For seven months, when I was 41 years old, I was a Starbucks barista.
I spent a good amount of time in the drive-thru window–which, as you can imagine, grieved my introvert soul. Talk to people? Like, in person? People whom I don’t know? People who will be angry if I hand them a too-dry cappuccino or an overly foamy latte? Yes. And, actually, the expectations went far beyond mere talk; I was expected to “inspire and nurture the human spirit–one person, one cup and one neighborhood at a time.” Yes, that’s Starbucks’ mission statement.
And you thought it was just a pricey coffee shop.

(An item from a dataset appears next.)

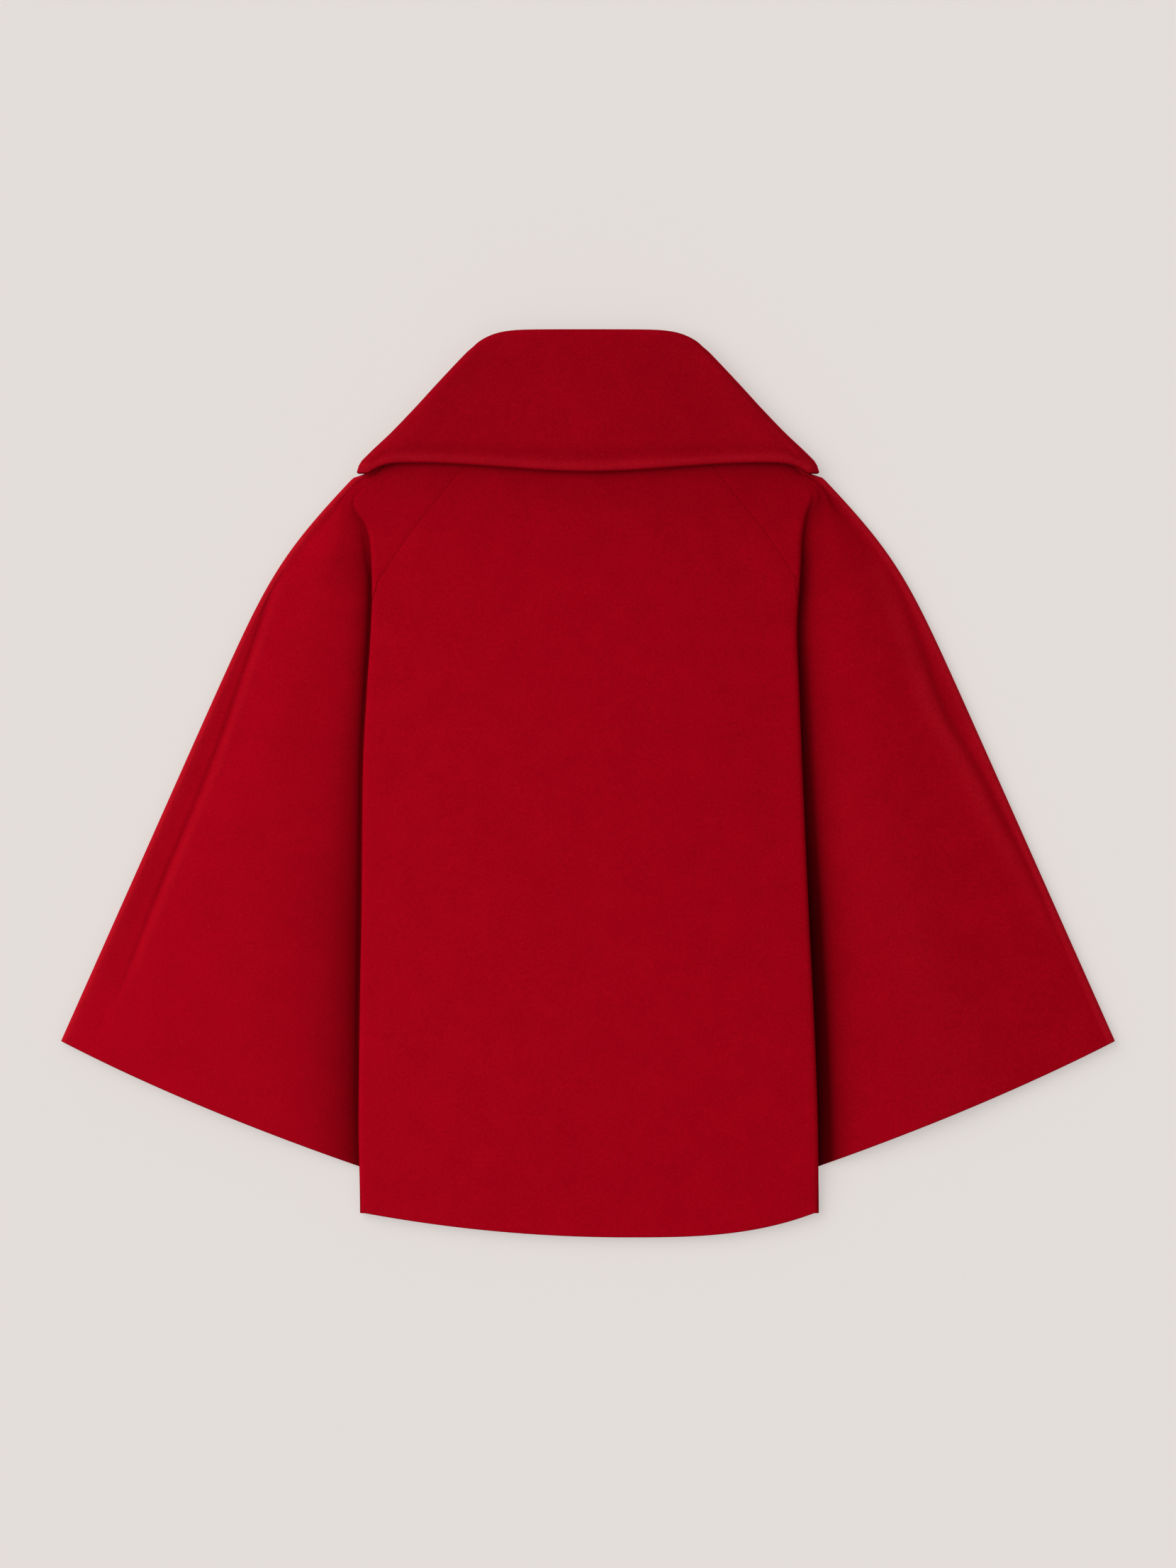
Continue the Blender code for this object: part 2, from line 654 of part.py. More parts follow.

I took that mission statement seriously, and I did my best to inspire and nurture–which is reasonably difficult when customers continue their cell phone conversations while you’re trying to ask them questions about their order, when they refuse to look at you as they pay, when they forget to turn off their windshield wipers, when they ask–at the window, with eight cars stacked up behind them–to tack on six additional frappuccinos.
I overlooked rude ordering behavior: “Gimme a . . . Lemme have a . . . ” I attempted not to see people picking their nose at the speaker (yes, there’s a camera). I ignored the under-the-breath comments about how stupid I was for having to repeat back an order of a half-caff-quad-grande-no-whip-soy-extra-hot-three-pump-mocha-one-pump-raspberry-I-mean-three-pumps-raspberry-one-pump-white-mocha-in-a-venti-cup-and-make-sure-there’s-no-foam latte. (Only a slight exaggeration.)
Most of the time it was great fun, and I made it my personal challenge to cheer up the crankiest of customers. I succeeded more often than not–at least winning a half-smile. I once consoled a young woman with tears flooding her face because of a recent break-up. I asked after grandkids. I helped teenagers ask their crushes to homecoming. I remembered names and favorite beverages. Mostly, I made eye contact and smiled.
Which, it turns out, is a big, big deal.
I remember one gentleman in particular. He pulled to the window in a pristine, silver Honda. His suit was freshly pressed, his tie bright and stylish. His back seat held a couple of car seats, and in his passenger seat sat a stuffed, leather messenger bag. His wrist swam in a giant watchband, the same color as his cufflinks. Everything about him spoke success. Wealth. I asked about his day; he only nodded his head. I passed him his pastry, which he took without looking up. I was too green to be offended by his lack of acknowledgement, so I kept chattering on about nothing–nurture and inspire, you know. He kept his head down as he dug for exact change and passed it through his window to mine. Finally, as I handed over his beverage, he looked up at me. Our eyes met, and I broke into a wide grin. I’m telling you, the look that washed over his face was overwhelming. It said, “Wait. Are you actually seeing me? Do I matter somehow?” He may’ve been successful, but he certainly seemed to feel insignificant.
A few days ago, I was helping to serve dinner at The Bridge when I experienced that same look. We were down to the last few people in a line of 175 when a young guy–early 30s maybe–came through. He was wearing a heavy coat, still zipped against the cold, and a black beanie. His hands were chapped. “Good evening, sir,” I tried. He sort of grunted, full of melancholy, and reached for his tray. And then, for whatever reason, he looked up just before he walked away. Our eyes met, and I beamed at him. His posture straightened, he held my gaze for a good three seconds, and then he smiled with his whole face before he walked away. Again, it was as though he couldn’t believe someone was seeing him.
And then I went home, got in an argument about white privilege, and cried for an hour. But that’s a whole other Oprah.
Anyway, do me a favor: See someone today. And risk being seen.